13. Using Ferris Wheel, make a screen capture of the graph and save the graph in your course folder.

14. Use the graph to complete a table like the following.
    
    

    Amplitude
    Period
    Phase Shift
    Vertical Displacement
    Range
    Domain

15. How do the amplitude, period, and vertical displacement of the graph relate to the properties of the Ferris wheel?

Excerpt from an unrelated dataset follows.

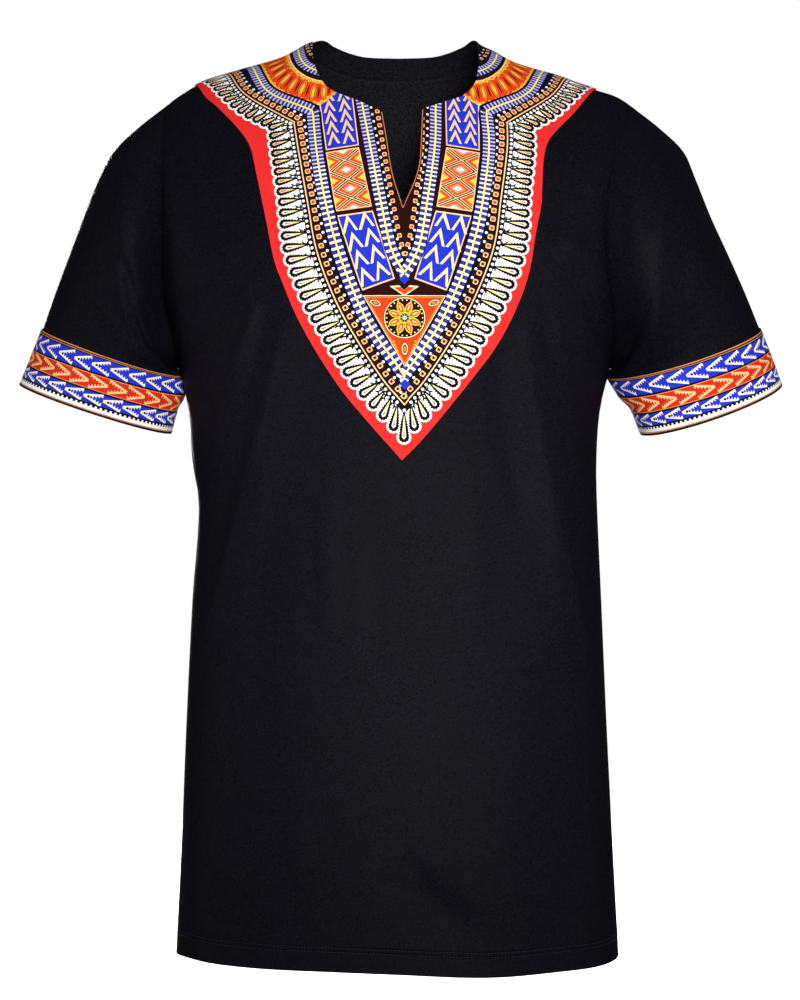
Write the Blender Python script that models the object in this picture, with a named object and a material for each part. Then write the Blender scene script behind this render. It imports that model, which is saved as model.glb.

16. Determine the equation of the graph using the information that you recorded in your table in question 14. Explain your reasoning.
17. If you were given a specific time, how would you determine the height of a particular chair on the Ferris wheel? Use an example to explain your answer.

Conclusion

 

Write a brief conclusion to your Module 4 Project. Include a personal reflection of what you feel you learned from the project during and after its completion. Be sure to explain why you feel the way you do.

 

Save your conclusion in your course folder. Then return to Lesson 7.

 

Project Assessment

 

Your Module 4 Project will be evaluated by your teacher using the evaluation guidelines in the project rubric. Read the rubric carefully. Make sure you are aware of how you will be assessed. You can print or save a digital copy of the Module 4 Project Rubric as a guide to help you complete your project.

 

Don’t forget to submit your completed Module 4 Project to your teacher at the end of Module 4.